We can’t just look at the struggle without realizing that last part about being a slave to sin will be a constant battle while we are human beings. But God gives us a lot of help, and gives us restoration when we fall short in the battle. We have the Holy Spirit in us and as close as our own breath:
Romans 8:26-28 (NLT)
And the Holy Spirit helps us in our weakness. For example, we don’t know what God wants us to pray for. But the Holy Spirit prays for us with groanings that cannot be expressed in words. And the Father who knows all hearts knows what the Spirit is saying, for the Spirit pleads for us believers in harmony with God’s own will.

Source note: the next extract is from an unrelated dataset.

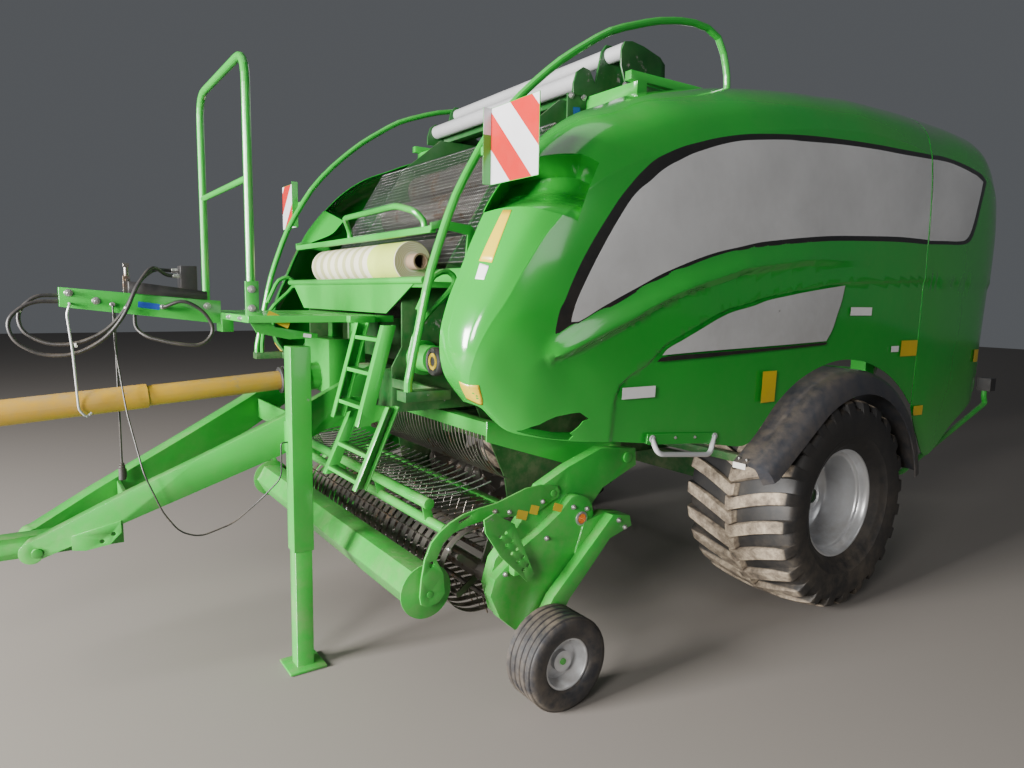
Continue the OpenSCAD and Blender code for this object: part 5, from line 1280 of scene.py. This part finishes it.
def make_net_brake():
    housing = lathe([(PIN, 0), (58, 0), (58, 20), (54, 26), (40, 26), (38, 22), (PIN, 22)], (0, 0), 56)
    shape("round_cover", turned(housing, COVER_PLACE, (0, -1, 0)), "chassis", "black_plastic")
    ring = lathe([(20, 22), (34, 22), (34, 24.5), (20, 24.5)], (0, 0), 56)
    shape("round_cover_ring", turned(ring, COVER_PLACE, (0, -1, 0)), "chassis", "yellow_film",
          "yellow_plastic")


# The small plates and bolts on the fenders' flaps
def make_flap_plates():
    plate = block(1320, 1396, -799, -795, 889, 919)
    shape("flap_plates", both(plate), "chassis", "strap_white", "marker_board", round_edges=1)
    heads = bolts([(1336, -771, 935), (1382, -771, 935)], (0, -0.6, 0.8), 6)
    shape("flap_bolts", both(heads), "chassis", "zinc", "bright_steel")


# The solids that stay in view: width of the small round on their edges
WELD_GAP = 0.00002
SOFTENED = {"main_frame": 2, "axle": 2, "upper_frame": 1.5, "drawbar": 2, "hitch_tongue": 2,
            "stand_tube": 2, "stand_leg": 2, "gearbox": 3, "platform": 1.2, "ladder_upper": 1,
            "ladder_lower": 1, "pickup_frame": 1.5, "crop_guard": 1.2, "gauge_arms": 2,
            "chamber_sides": 1.5, "top_unit": 1, "crop_comb": 1.5, "hose_pad": 2, "net_tray": 1,
            "wrap_table": 2, "ring_portal": 2, "film_dispensers": 2, "left_gauge_rim": 1,
            "right_gauge_rim": 1, "feed_rotor": 1, "press_roller": 1}


def round_solids():
    for name, solid in frame["nodes"].items():
        if name in SOFTENED:
            weld = solid.modifiers.new("weld", "WELD")
            weld.merge_threshold = WELD_GAP
            soften(solid, SOFTENED[name], 30)
        shade(solid.data, 32)


def dress_solids():
    """each solid's finish by the slot that the record gives it"""
    slots = {row["node"]: row["material_slot"] for row in frame["record"]["subparts"]}
    for name, solid in frame["nodes"].items():
        solid.data.materials.clear()
        solid.data.materials.append(FINISH[slots[name]])


FINISH = make_finishes()
set_camera()
make_cords()
set_studio()
dress_solids()
make_tyres()
make_rims()
make_gauge_wheels()
make_fenders()
make_cowls()
make_films()
make_boards()
make_net_roll()
make_mesh_guard()
make_door_fittings()
make_reflectors()
make_labels()
make_fixings()
make_hose_end()
make_net_brake()
make_flap_plates()
round_solids()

And we know that God causes everything to work together for the good of those who love God and are called according to his purpose for them.
If we really want to understand how much God knows we are obsessive and compulsive, we should look at how He structured the Ten Commandments.
Commandments 1 through 4 set our priorities correctly from the top. The first sin of Adam and Eve was about pridefully considering ourselves as equal to God. God is God and we are not. He is sovereign and He is in control. If we could keep these in mind, the rest of it would never even attract our attention, and put us in the Attention Stage. But in our brokenness we do let evil capture our attention.
Then we see 5 through 9, once we’ve let evil capture our attention, we begin the Attraction Stage. Here, God tells us all of the evil things we might be attracted to, and sets them off in grand fashion to arrest the behavior in the Attraction Stage. But, we are also creative in our evil. So He adds another at the end.
The 10th Commandment is all about coveting; about wanting what we should have. If we can keep our obsessive thoughts arrested in the Attention and Attraction Stages, we can keep ourselves out of so much destructiveness we bring upon ourselves. God knows you’re obsessive and compulsive.
So am I.
I want to recommend that if you feel like you have any destructive obsession or compulsion, there is help available. Celebrate Recovery is a 12-step program that is Christ-centered and serves people with a broad spectrum of hurts, hang-ups and habits. Nationally, about 1/3 of CR attendees are there for chemical dependency. There are also many people there for co-dependency, compulsive eating, pornography addiction, control fixation, abuse from others and self abuse, and many more needs. You can find a group at celebraterecovery.com
One final note: I am a pastoral counselor, so I want to be clear I am not writing about the OCD of psychology. You can tell by the context of the article that it is about applying biblical faith to our life today. If you feel like you may have any psychological disorder, please seek out a Licensed Professional Counselor (LPC).